Major Canadian, U.S., and Global Benchmarks
At a high level, students should recognize widely used benchmark examples such as:
the S&P/TSX Composite Index as a broad Canadian equity benchmark
the S&P 500 as a major broad U.S. market benchmark
the Dow Jones Industrial Average as a well-known U.S. price-weighted average
the Nasdaq Composite as a major U.S. benchmark with strong technology representation
broad global benchmarks that track international developed or world equity markets
The exam usually tests recognition and comparison rather than constituent counts.
flowchart LR
A[Index methodology] --> B[Constituent weights]
B --> C[Index return]
C --> D[Portfolio benchmark]
B --> E[Rebalancing and index changes]
E --> F[Passive fund trading impact]
Why Index Changes Matter
Index methodology affects both performance measurement and trading activity. When an index adds, deletes, or reweights a stock, the security can experience:
passive-fund buying or selling
short-term trading pressure
changes in visibility and benchmark relevance
Students do not need to predict the market effect precisely. They need to understand why inclusion in a major benchmark can matter.
Index Funds, ETFs, and Tracking
Passive products aim to follow an index as closely as practical. That introduces three ideas:
replication or sampling of constituents
tracking difference between the fund and the benchmark
turnover when the index rebalances
The benchmark therefore shapes not only performance reporting but also how passive portfolios are built and managed.
Benchmark Matching Still Matters
A benchmark is useful only if it fits the portfolio being evaluated. Students should ask:
Is the benchmark Canadian, U.S., or global?
Is it broad-market or sector-specific?
Is it price-weighted, market-cap-weighted, or equal-weighted?
Does it reflect price return only or total return?
Those distinctions matter because performance comparisons can become misleading very quickly when the benchmark and the portfolio are solving different problems.
Key Terms
Stock index: Rule-based measure of a basket of shares.
Average: Traditional benchmark, often associated with price weighting.
Market-cap weighting: Weighting by total market value.
Total return index: Index that includes reinvested dividends.
Tracking difference: Gap between fund performance and benchmark performance.
Common Pitfalls
Assuming every index measures the market the same way.
Forgetting that price weighting and market-cap weighting produce different influences.
Comparing a price return with a total return benchmark without noticing the mismatch.
Using a U.S. benchmark to judge a Canadian strategy without checking fit.

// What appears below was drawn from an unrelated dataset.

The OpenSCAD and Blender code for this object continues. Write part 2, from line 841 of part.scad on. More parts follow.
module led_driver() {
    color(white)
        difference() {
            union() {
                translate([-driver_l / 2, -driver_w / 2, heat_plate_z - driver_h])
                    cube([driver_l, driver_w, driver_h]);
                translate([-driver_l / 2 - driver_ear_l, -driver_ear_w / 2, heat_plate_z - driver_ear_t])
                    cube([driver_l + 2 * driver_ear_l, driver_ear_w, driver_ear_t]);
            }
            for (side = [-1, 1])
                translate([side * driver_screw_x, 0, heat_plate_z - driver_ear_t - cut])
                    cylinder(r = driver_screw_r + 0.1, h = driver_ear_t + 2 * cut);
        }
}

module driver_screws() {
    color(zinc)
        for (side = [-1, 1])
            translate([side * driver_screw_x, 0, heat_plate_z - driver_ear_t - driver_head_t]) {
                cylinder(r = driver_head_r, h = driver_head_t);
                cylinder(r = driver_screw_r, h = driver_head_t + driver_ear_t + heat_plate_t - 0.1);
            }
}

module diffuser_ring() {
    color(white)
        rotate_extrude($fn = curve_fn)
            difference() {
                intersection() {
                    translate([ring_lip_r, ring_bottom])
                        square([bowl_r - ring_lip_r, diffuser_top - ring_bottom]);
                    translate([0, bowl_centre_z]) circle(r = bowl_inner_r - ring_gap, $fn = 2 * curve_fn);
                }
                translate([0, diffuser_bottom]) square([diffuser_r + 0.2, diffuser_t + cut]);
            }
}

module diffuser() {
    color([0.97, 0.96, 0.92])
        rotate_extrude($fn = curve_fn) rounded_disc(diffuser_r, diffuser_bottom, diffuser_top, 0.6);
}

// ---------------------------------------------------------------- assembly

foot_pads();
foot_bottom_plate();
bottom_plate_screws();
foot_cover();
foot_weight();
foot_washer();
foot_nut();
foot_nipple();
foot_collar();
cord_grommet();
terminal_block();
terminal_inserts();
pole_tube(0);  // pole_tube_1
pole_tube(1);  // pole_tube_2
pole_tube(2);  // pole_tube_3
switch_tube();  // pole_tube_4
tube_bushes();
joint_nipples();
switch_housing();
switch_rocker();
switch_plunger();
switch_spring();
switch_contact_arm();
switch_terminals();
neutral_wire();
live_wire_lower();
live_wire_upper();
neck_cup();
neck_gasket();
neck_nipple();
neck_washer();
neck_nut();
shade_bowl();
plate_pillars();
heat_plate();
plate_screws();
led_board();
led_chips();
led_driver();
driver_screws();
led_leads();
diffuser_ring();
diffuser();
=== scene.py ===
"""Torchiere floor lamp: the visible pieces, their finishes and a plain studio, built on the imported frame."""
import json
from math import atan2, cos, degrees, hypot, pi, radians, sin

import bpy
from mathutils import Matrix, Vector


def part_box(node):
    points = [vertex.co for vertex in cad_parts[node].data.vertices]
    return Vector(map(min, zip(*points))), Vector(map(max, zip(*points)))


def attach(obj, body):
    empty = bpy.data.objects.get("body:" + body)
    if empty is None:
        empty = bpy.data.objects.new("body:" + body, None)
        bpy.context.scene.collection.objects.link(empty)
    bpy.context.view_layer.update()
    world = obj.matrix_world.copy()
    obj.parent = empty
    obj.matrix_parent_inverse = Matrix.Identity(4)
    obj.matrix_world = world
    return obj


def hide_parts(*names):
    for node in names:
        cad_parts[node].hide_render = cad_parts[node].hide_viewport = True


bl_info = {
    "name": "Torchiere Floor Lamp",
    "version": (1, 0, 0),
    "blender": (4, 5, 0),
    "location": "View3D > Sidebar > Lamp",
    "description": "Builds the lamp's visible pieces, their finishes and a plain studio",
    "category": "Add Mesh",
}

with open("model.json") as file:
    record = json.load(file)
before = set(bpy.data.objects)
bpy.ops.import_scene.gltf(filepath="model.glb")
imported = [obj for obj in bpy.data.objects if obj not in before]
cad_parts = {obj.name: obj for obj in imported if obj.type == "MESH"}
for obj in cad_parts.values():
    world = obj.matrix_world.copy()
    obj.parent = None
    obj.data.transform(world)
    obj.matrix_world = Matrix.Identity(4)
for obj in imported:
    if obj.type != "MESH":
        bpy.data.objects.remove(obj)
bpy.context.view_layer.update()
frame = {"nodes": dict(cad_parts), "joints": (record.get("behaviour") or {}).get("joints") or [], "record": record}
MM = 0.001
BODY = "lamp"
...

Assuming index additions have no effect on passive-fund demand.
Key Takeaways
Stock indexes and averages are benchmarking tools, not direct investments by themselves.
Weighting method changes which companies drive index performance.
Price indexes and total return indexes measure different things.
Canadian, U.S., and global benchmarks are not interchangeable.
Benchmark design affects both passive-fund behaviour and performance interpretation.
Quiz
### What is the main purpose of a stock index?
- [ ] to guarantee shareholder voting rights
- [x] to measure and benchmark the performance of a defined group of shares
- [ ] to replace corporate financial statements
- [ ] to eliminate equity risk
> **Explanation:** A stock index is primarily a benchmark and measurement tool for a defined market segment.
### In a market-cap-weighted index, which companies have the greatest influence?
- [ ] the companies with the highest coupon rates
- [ ] the companies with the highest share prices only
- [x] the companies with the largest market values
- [ ] the companies with the oldest listing dates
> **Explanation:** Market-cap weighting gives the greatest influence to companies with the largest total market values.
### What is the key difference between a price index and a total return index?
- [ ] only total return indexes include common shares
- [x] total return indexes include dividends, while price indexes generally do not
- [ ] price indexes are always equal-weighted
- [ ] total return indexes are only used outside Canada
> **Explanation:** The core distinction is whether dividend reinvestment is included in the measured return.
### Which benchmark is most commonly recognized as a broad Canadian equity index?
- [ ] FTSE Canada Universe Bond Index
- [x] S&P/TSX Composite Index
- [ ] prime rate
- [ ] Bankers' Acceptance Index
> **Explanation:** The S&P/TSX Composite Index is the best-known broad Canadian equity benchmark.
### Why can an index addition affect a stock's trading pattern?
- [ ] because the company receives guaranteed dividends
- [ ] because bondholders gain voting rights
- [x] because index-tracking funds may need to buy the stock
- [ ] because the stock automatically becomes less risky
> **Explanation:** Passive products and benchmark-aware investors may have to buy a stock once it enters an index.
### Why does benchmark design matter when evaluating an equity portfolio?
- [ ] because all indexes measure the same thing
- [ ] because benchmark choice matters only for passive funds
- [x] because weighting, geography, and dividend treatment can change the meaning of a performance comparison
- [ ] because benchmarks are irrelevant for diversified portfolios
> **Explanation:** The benchmark must match the portfolio's market, weighting logic, and return convention or the comparison may mislead.
Sample Exam Question
A portfolio manager says a Canadian dividend-oriented strategy underperformed “the market” because its price return lagged a broad U.S. equity benchmark. The comparison did not adjust for geography, style, or the fact that the portfolio distributes meaningful dividend income.
Which criticism is most valid?
A. The comparison may be misleading because benchmark geography, weighting, and dividend treatment all affect interpretation.
B. Any broad equity benchmark is appropriate for any equity strategy.
C. Price indexes and total return indexes always give the same result over time.
D. Benchmark design matters only for bond portfolios.
Correct answer:A.
Explanation: A fair benchmark should reflect the relevant market, investment style, and return convention. A Canadian dividend-oriented strategy should not automatically be judged against a broad U.S. price benchmark without checking whether the comparison actually measures the same opportunity set and return profile.